J. de R. -. Vous continuez d'enrichir votre blogue de toute sorte d'images et de notes, à un rythme régulier. Là encore, l'échange est-il réel ?

 

F. T. -. Bien sûr, j'augmente avec un grand plaisir ce blogue, et j'ai encore cette chance d'avoir des lecteurs réguliers et attentifs, même si nombreux sont ceux qui ne se manifestent qu'en privé. Ce blogue est également, vous l'aurez noté, une sorte de "laboratoire", et mes visiteurs, même discrets, demeurent bienveillants. J'en profite pour les saluer amicalement !

 

J. de R. -. Que vous a permis de comprendre l'acte de publier, et ainsi de soumettre à l'appréciation (ou l'indifférence) d'autrui vos "travaux" ?

 

F. T. -. Publier me permet de passer à autre chose, de tout simplement passer.
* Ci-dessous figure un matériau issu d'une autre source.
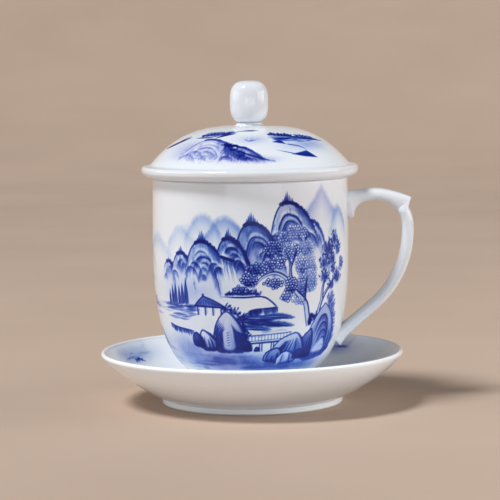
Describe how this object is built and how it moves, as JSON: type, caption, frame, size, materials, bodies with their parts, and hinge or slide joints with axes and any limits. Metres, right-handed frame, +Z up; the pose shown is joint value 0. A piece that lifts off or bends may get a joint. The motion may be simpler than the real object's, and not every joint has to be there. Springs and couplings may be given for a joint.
{
  "type": "lidded teacup with saucer",
  "caption": "Porcelain teacup with a strap handle, a domed lid with a round knob and a deep footed saucer, painted in blue.",
  "frame": {"origin": "on the saucer's axis, in the plane that its foot ring rests on", "axes": "+Z up along the axis of saucer, cup and lid; +X towards the cup's handle; the painted front faces -Y"},
  "size_m": [0.138, 0.1328, 0.1415],
  "materials": {
    "porcelain": "glossy clear glaze over white porcelain, hand-painted in cobalt blue",
    "painted_porcelain": "glossy clear glaze over a cobalt landscape painting",
    "biscuit": "unglazed, finely sanded foot"
  },
  "bodies": {
    "saucer": {"saucer_dish": "porcelain", "saucer_foot_ring": "biscuit"},
    "cup": {"cup_body": "painted_porcelain", "cup_foot_ring": "biscuit", "cup_handle": "porcelain"},
    "lid": {"lid_dome": "painted_porcelain", "lid_collar": "porcelain", "lid_knob": "porcelain"}
  },
  "joints": [
    {"name": "cup_lift", "type": "slide", "parent": "saucer", "child": "cup", "axis": [0, 0, 1], "range_m": [0, 0.03]},
    {"name": "lid_lift", "type": "slide", "parent": "cup", "child": "lid", "axis": [0, 0, 1], "range_m": [0, 0.03]}
  ]
}
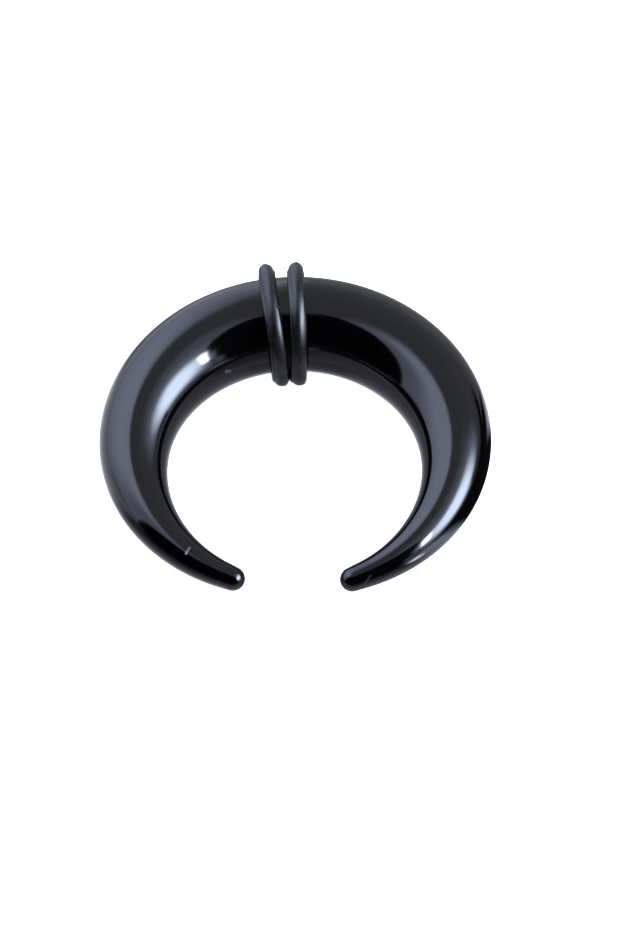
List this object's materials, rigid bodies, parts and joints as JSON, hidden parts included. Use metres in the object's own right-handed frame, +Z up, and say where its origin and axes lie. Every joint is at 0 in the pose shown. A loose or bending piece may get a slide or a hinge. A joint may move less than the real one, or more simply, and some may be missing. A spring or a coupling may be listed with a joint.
{
  "type": "crescent ear expander",
  "caption": "Crescent-shaped stretching bar for a pierced ear, thick in the middle and drawn out to blunt tips, with rubber O-rings on the middle.",
  "frame": {"origin": "on the table, under the middle of the object's box as it lies", "axes": "+Z up from the table, +Y towards the thick middle and away from the tips, +X from the left arm to the right arm"},
  "size_m": [0.0406, 0.0386, 0.0132],
  "materials": {
    "black_acrylic": "polished black acrylic, with a glassy shine and a few hairline marks",
    "black_rubber": "smooth black rubber with a soft shine"
  },
  "bodies": {
    "root": {"crescent": "black_acrylic", "o_ring_left": "black_rubber", "o_ring_right": "black_rubber"}
  },
  "joints": []
}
Cela m'indique des chemins, et le regard que je pose sur mes publications est toujours critique, c'est-à-dire qu'il est fécond. Je ne peux pas connaître les regards de mes lecteurs, mais je les suppose en pensée... C'est ainsi que je deviens mon propre lecteur, en quelque sorte... Écrire, c'est aussi se voir écrire, et cela est très instructif (je dirais de même pour la photographie ou l'aquarelle). Ainsi, par exemple, mais cela m'est essentiel, je m'interroge sur la valeur, sur la beauté, sur l'"aura" de tel livre ou telle image : ces notions sont sans cesse bouleversées. Pour être plus précis : l'écueil (le r é c i f) est le joli, et même le beau, quand celui-ci n'est que souvenir ou récit personnels, qui ne diront peut-être pas le même beau à chacun... La tentation est grande et redoutable de donner du clair du temps, justement (le clair du temps étant non seulement l'instant des choses mais leur horizon, passé, présent et "avenir" rassemblés), la seule image choisie parmi les noirceurs du monde, quand celles-ci sauraient pourtant l'irriguer, ce monde, et le connaître tout en nous le faisant connaître. Le piège est le même que celui qui attend le poème, lorsque de la poésie il ne retient que le prisme du langage admirable... Il fallait tomber parfois dans ce piège ; c'était sans doute la condition de la poursuite du chemin. À la fin c'est toujours plus de profondeur qui manque, dirais-je, s'il faut aller plus loin que ce qui est seulement beau, ou plutôt que ce que je trouve beau... À la fin c'est chercher l'image qui demeure un Désir ; le mot qui demeure parole dans l'oreille et dans le cœur ; le visage d'encres et de couleurs.